Certainly, in terms of gross figures, population increases recorded by the 2002 Census are more significant in the established suburbs of Dublin than they are in the far-flung reaches of Commuterland. The biggest single increase was in the Esker area of Lucan, where the population almost trebled in six years to reach a figure of 21,785.
This is taking place in an area where development was planned, however chaotically, and is in line with the objective of the Strategic Planning Guidelines to consolidate the metropolitan area. What is happening in Rochfortbridge and other places outside the Greater Dublin Area, as well as some areas inside it, defies planning policy.
It will also have knock-on effects on the much-vaunted National Spatial Strategy. Because if more and more growth is absorbed by Dublin and its ever-expanding commuter belt, there is less chance of the other eight "gateways" and nine "hubs" identified by the strategy developing the necessary critical mass in social, cultural or economic terms.

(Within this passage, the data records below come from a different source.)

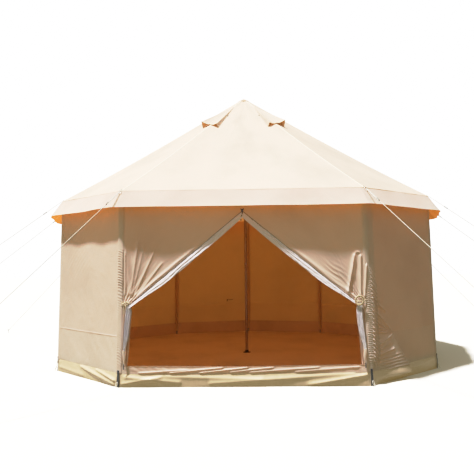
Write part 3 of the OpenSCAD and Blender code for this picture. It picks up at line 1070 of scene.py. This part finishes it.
flaps = {
    "across": 124,
    "fold": 0.009,
    "foldReach": 0.15,
    "folds": 5.5,
    "hemWidth": 0.045,
    "hemRise": 0.012,
    "gatherFold": 0.019,
    "fanRise": 0.0013,
    "softness": 0.0028,
    "eaveRise": 0.0014,
    "rippleRise": 0.0042,
    "swing": 0.006,
    "bunch": 0.010,
    "canvas": 0.0018,
    "rightPleats": (
        ((1.112, 1.306), (1.034, 0.900), 0.0135, 0.026),
        ((1.168, 1.296), (1.158, 0.850), 0.0150, 0.024),
        ((1.116, 1.304), (1.140, 1.324), 0.0120, 0.022),
        ((1.140, 1.324), (1.166, 1.300), 0.0120, 0.022),
        ((1.226, 1.200), (1.200, 0.860), 0.0110, 0.020),
        ((1.085, 1.180), (1.095, 0.880), 0.0060, 0.007),
    ),
    "leftPleats": (
        ((1.050, 1.440), (1.128, 0.900), 0.0200, 0.014),
        ((0.985, 1.420), (1.112, 0.900), 0.0140, 0.006),
        ((1.180, 1.350), (1.178, 0.900), 0.0070, 0.010),
        ((0.890, 1.340), (1.090, 0.900), 0.0150, 0.008),
        ((0.800, 1.240), (1.070, 0.885), 0.0130, 0.006),
    ),
}
edgeSlope = (tent["doorApex"] - tieHeight) / tieX
doorSides = ((1, "right"), (-1, "left"))


def freeEdge(z):
    taper = (sillX - 0.002 - tieX) * (tieHeight - z) / (tieHeight - sillTop)
    slanting = np.clip((tent["doorApex"] - z) / edgeSlope, 0.0004, tieX)
    return np.where(z >= tieHeight, slanting, tieX + taper)


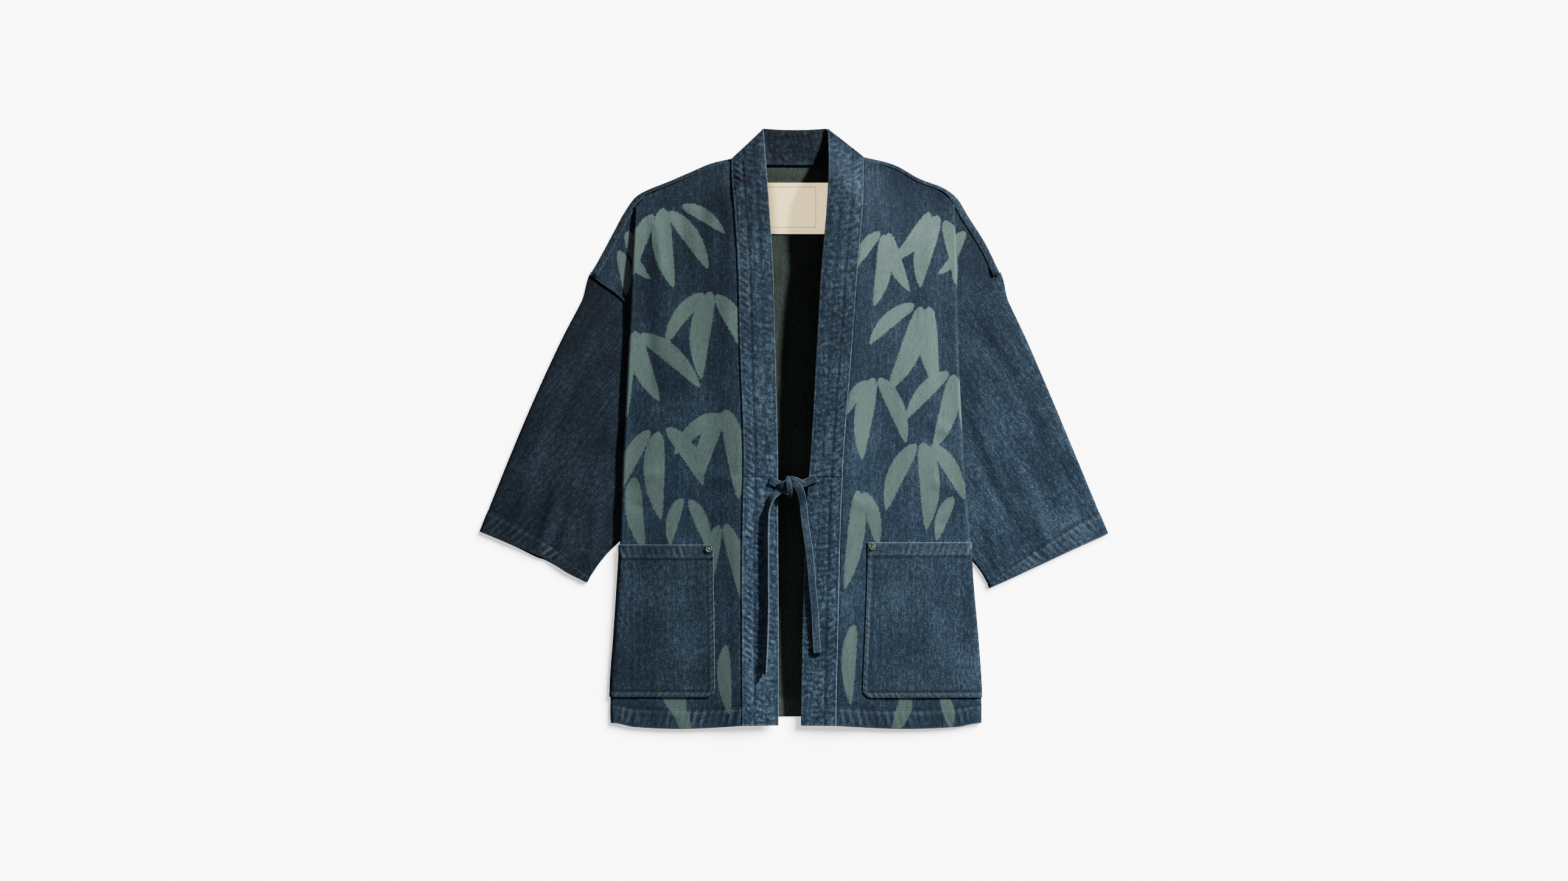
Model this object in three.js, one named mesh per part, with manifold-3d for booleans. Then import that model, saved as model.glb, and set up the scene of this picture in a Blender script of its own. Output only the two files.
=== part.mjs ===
// A denim kimono jacket laid out on its back: wide sleeves, a quilted band tied at the waist, two pockets.
// Millimetres. X runs across the jacket, +Y towards the neck, and +Z up from the surface that it lies on.
// Left and right are as seen from above. Distances from the middle line are given as positive numbers.

import * as THREE from 'three';
import Module from 'manifold-3d';
import { mergeVertices } from 'three/addons/utils/BufferGeometryUtils.js';

const wasm = await Module();
wasm.setup();

// Cloth and sewing
const DENIM = 1.6;
const GAP = 0.3;
const BAND_THICK = 3;
const LABEL_THICK = 1;
const FELL_WIDTH = 8;
const FELL_THICK = 1.6;
const FELL_SLANT = 0.7;
const BODY_LENGTH = 750;
const BODY_HEM = 25;
const HEM_SAG = 4.5;
const HEM_LIFT = 3;
const CUFF_HEM = 25;
const POCKET_HEM = 19;
const HEM_RAISE = 0.5;
const FOLD_STEP = 0.004;

// The collar band: its channels lie between rows of stitching, at these distances from the outer edge
const BAND_WIDTH = 47;
const BAND_ROWS = [2.7, 16, 30.5, 44];
const QUILT_RAISE = 0.7;
const BAND_SEAM = -66;
const BAND_FOOT = -397;
const BAND_PROUD = 1.2;

// The back
const BACK_NECK = 351;
const BACK_HEM = -385.6;
const NECK_BAND_TOP = 399;
const NECK_CORNER = 42;
const NECK_DIP = 2;
const NECK_BAND_SHORT = 8;
const SHOULDER_NECK = 86;
const LABEL = { left: -50, right: 56, bottom: 258, top: 326.5 };

// Heights where the upper layers come down to a seam
const LAID = DENIM + GAP;
const SEAM_TOP = 4.4;
const CORNER_TOP = 8.5;
const SHOULDER_RISE = 95;
const CORNER_RISE = 62;
const CORNER_BLEND = 40;
const OPENING_BULGE = 1.3;
const ROLL_BLEND = 0.2;
const FOLD_FADE = [30, 90];
const SLEEVE_LOW = 4.2;
const SLEEVE_HIGH = 8.2;

const SIDES = { left: -1, right: 1 };

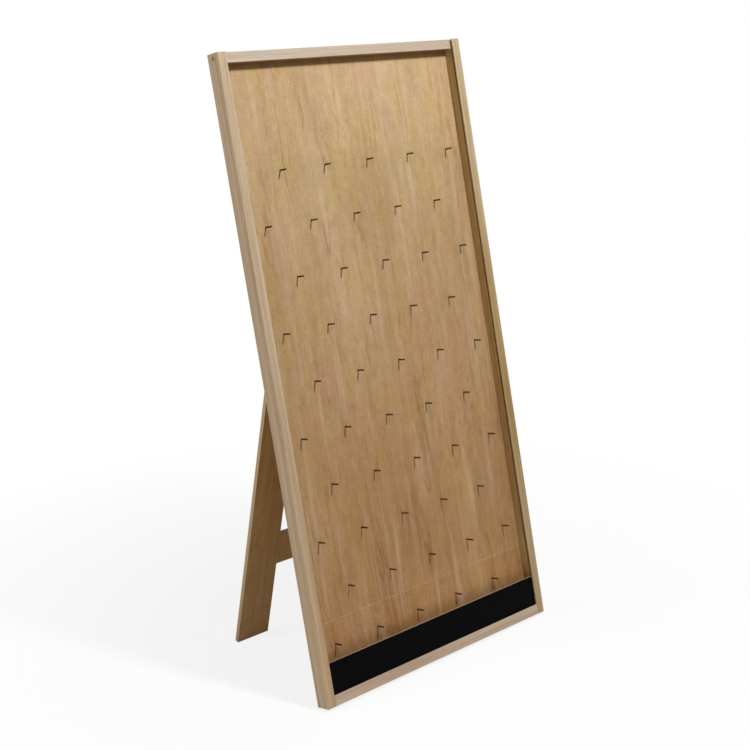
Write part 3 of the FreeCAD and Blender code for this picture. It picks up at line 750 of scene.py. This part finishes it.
# The two pins that the clear sheet rests on: bright steel with rounded ends, pressed into the
# floors of the grooves. They are three millimetres thick, and nearly half of each stands free.
SHEET_FOOT, SHEET_PLAY, PIN_RADIUS = 158.5, 0.3, 1.5
GROOVE_FLOOR, PIN_FREE, GROOVE_MIDDLE = 292.2, 5.4, 4.7
bright_steel = worn_steel(
    "bright_pin", tone(128, 124, 118), tone(178, 174, 166),
    metal=1.0, smooth=0.24, dull=0.4, shift=27.0)
pin_stations = [
    (0.0, 0.8), (0.25, 1.3), (0.7, PIN_RADIUS), (11.4, PIN_RADIUS), (11.85, 1.3), (12.0, 0.9)]
pin = turned_rod("rest_pin", pin_stations, sides=20, finish=bright_steel)
height = SHEET_FOOT - SHEET_PLAY - PIN_RADIUS
seats = []
for side in (-1, 1):
    place = on_board(side * (GROOVE_FLOOR - PIN_FREE), GROOVE_MIDDLE, height)
    seats.append((place, side * ACROSS, 0))
rest_pins = set_out("rest_pins", pin, seats)
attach(rest_pins, "board")
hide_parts("sheet_rest_pins")


# The hinges: a pair of pressed butt hinges in zinc-plated steel, in the corner under the
# batten. One leaf of each is screwed up into the batten and the other to the leg.
for side in ("left", "right"):
    finished(nodes[f"{side}_hinge_board_leaf"], zinc)
    finished(nodes[f"{side}_hinge_leg_leaf"], zinc)
    finished(nodes[f"{side}_hinge_pin"], bright_steel)
HINGE_MIDDLE, HOLE_STEP = 219, 17
HOLES_FROM_PIN, HEADS_FROM_PIN = 9.5, 1.67
holes = [side * HINGE_MIDDLE + step * HOLE_STEP for side in (-1, 1) for step in (-1, 0, 1)]
batten_seats = []
leg_seats = []
for across in holes:
    spot = ACROSS * across - BACK * HOLES_FROM_PIN + UP * HEADS_FROM_PIN
    batten_seats.append((PIVOT + spot / 1000, UP, across))
    spot = ACROSS * across - LEG_UP * HOLES_FROM_PIN + LEG_BACK * HEADS_FROM_PIN
    leg_seats.append((PIVOT + spot / 1000, LEG_BACK, across))
screw = wood_screw(
    "batten_screw", head=5, head_height=0.7, shank=2.6, length=12, dome=0.02, finish=zinc)
screw_group("batten_hinge_screws", "hinge_batten_screws", screw, batten_seats, "board")
screw = wood_screw(
    "leg_screw", head=5, head_height=0.7, shank=2.6, length=8, dome=0.02, finish=zinc)
screw_group("leg_hinge_screws", "hinge_leg_screws", screw, leg_seats, "leg")
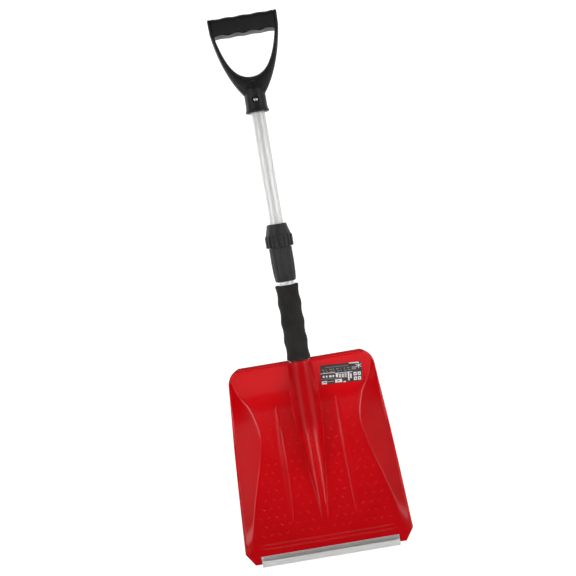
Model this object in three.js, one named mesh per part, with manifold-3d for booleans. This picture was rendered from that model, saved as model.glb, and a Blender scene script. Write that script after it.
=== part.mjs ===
// Telescopic snow and avalanche shovel: a moulded scoop on a two-piece aluminium shaft, with a
// twist-lock collar, a foam hand grip and a D-handle. Millimetres, +Z up along the shaft.
// The origin is the middle of the cutting edge's bottom face, and -Y is the front, the scoop's side.
import * as THREE from "three";
import { mergeVertices } from "three/addons/utils/BufferGeometryUtils.js";
import Module from "manifold-3d";

const wasm = await Module();
wasm.setup();

// ---------------------------------------------------------------- driving dimensions

const GAP = 0.3; // clearance that parts which touch or slide keep
const ROUND = 32; // sides of a turned part

const UPPER_TUBE = { outer: 11, wall: 1.2, bottom: 404, top: 736 };
const LOWER_TUBE = { outer: 12.5, wall: 1.2, bottom: 212, top: 496 };
const SOCKET = { outer: 15.8, bottom: 203, floor: 209 };
const BLADE = { top: 317, bottom: 5.3, edge: 8, wall: 2.6, corner: 26, cutTop: 26.5, cutHalf: 119.6 };
const EDGE_HALF_TOP = 112.7; // half width of the scoop at its top
const EDGE_FLARE = 0.0692; // how much the half width grows for each mm down
const EDGE_BOW = 0.4; // how far the side edges bulge at mid height
const RIDGE = { half: 17, front: -17, straightTo: 202, tip: 57, tipHalf: 4.7, wall: 3 };
const RIB = { x: 48.7, half: 9.5, height: 4.5, low: 62, high: 246 };
const STRIP = { half: 109.2, height: 18, nose: 10.5, thick: 5.8, flat: 1.6 };
const FOAM = { inner: 12.8, mean: 17.3, wave: 0.75, bottom: 318, top: 433.5, waves: 4 };
const COLLAR = { outer: 17.5, spigot: 15.2, bottom: 439, shoulder: 491, top: 508 };
const NUT = { bottom: 491.8, bandTop: 511, top: 527, root: 19.4, tip: 21.3, mouth: 14.6, ribs: 20 };
const NECK = { outer: 15.9, flange: 17.7, bottom: 696, top: 747, screwZ: 714 };
const GRIP = { half: 47, bottom: 812.2, top: 838, depth: 12.5, core: 7.5, z: 825 };
const YOKE = { half: 52, top: 840, depth: 11.5 };

// ---------------------------------------------------------------- materials

const finish = (color, roughness, metalness) =>
  new THREE.MeshStandardMaterial({ color, roughness, metalness });
const RED_PLASTIC = finish(0xc0101c, 0.3, 0);
const BLACK_PLASTIC = finish(0x1f1f1f, 0.5, 0);
const GREY_PLASTIC = finish(0x383837, 0.6, 0);
const SOFT_GRIP = finish(0x232322, 0.75, 0);
const FOAM_BLACK = finish(0x2a2927, 0.95, 0);
const ALUMINIUM = finish(0xdcdedb, 0.3, 1);
const STEEL = finish(0xc9c9c6, 0.25, 1);
const LABEL_FILM = finish(0x6a6666, 0.4, 0);

// ---------------------------------------------------------------- shape helpers

function solidOf(geometry) {
  const bare = geometry.clone();
  for (const name of Object.keys(bare.attributes)) {
    if (name !== "position") bare.deleteAttribute(name);
  }
  const merged = mergeVertices(bare, 1e-4);
  return new wasm.Manifold(
    new wasm.Mesh({
      numProp: 3,
      vertProperties: merged.attributes.position.array,
      triVerts: new Uint32Array(merged.index.array),
    }),
  );
}

function geometryOf(solid) {
  const { vertProperties, triVerts } = solid.getMesh();
  const geometry = new THREE.BufferGeometry();
  geometry.setAttribute("position", new THREE.BufferAttribute(vertProperties, 3));
  geometry.setIndex(new THREE.BufferAttribute(triVerts, 1));
  geometry.computeVertexNormals();
  return geometry;
}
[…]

The SPGs that were meant to guide Dublin's development have been exposed as a paper tiger, with merely notional effect. Indeed, there is such a free-for-all on land rezoning that it raises the issue of whether it would be any worse if there was no "planning" at all and developers were simply allowed to build whatever they like, wherever they like.
The losers are those who must live with the consequences of making it up as we go along and the persistent failure to implement the 1974 Kenny Report on Building Land - now being belatedly dusted down - which would have allowed land required for development to be compulsorily acquired at marginally more than its agricultural value.
Had that been done, new homes in Dublin would have been much more affordable and we would not have ended up with a capital city sprawling out all over Leinster. And without the vulgar profits to be made from haphazard, developer-led land rezoning, we wouldn't have needed a judicial tribunal to find out what went wrong - and why.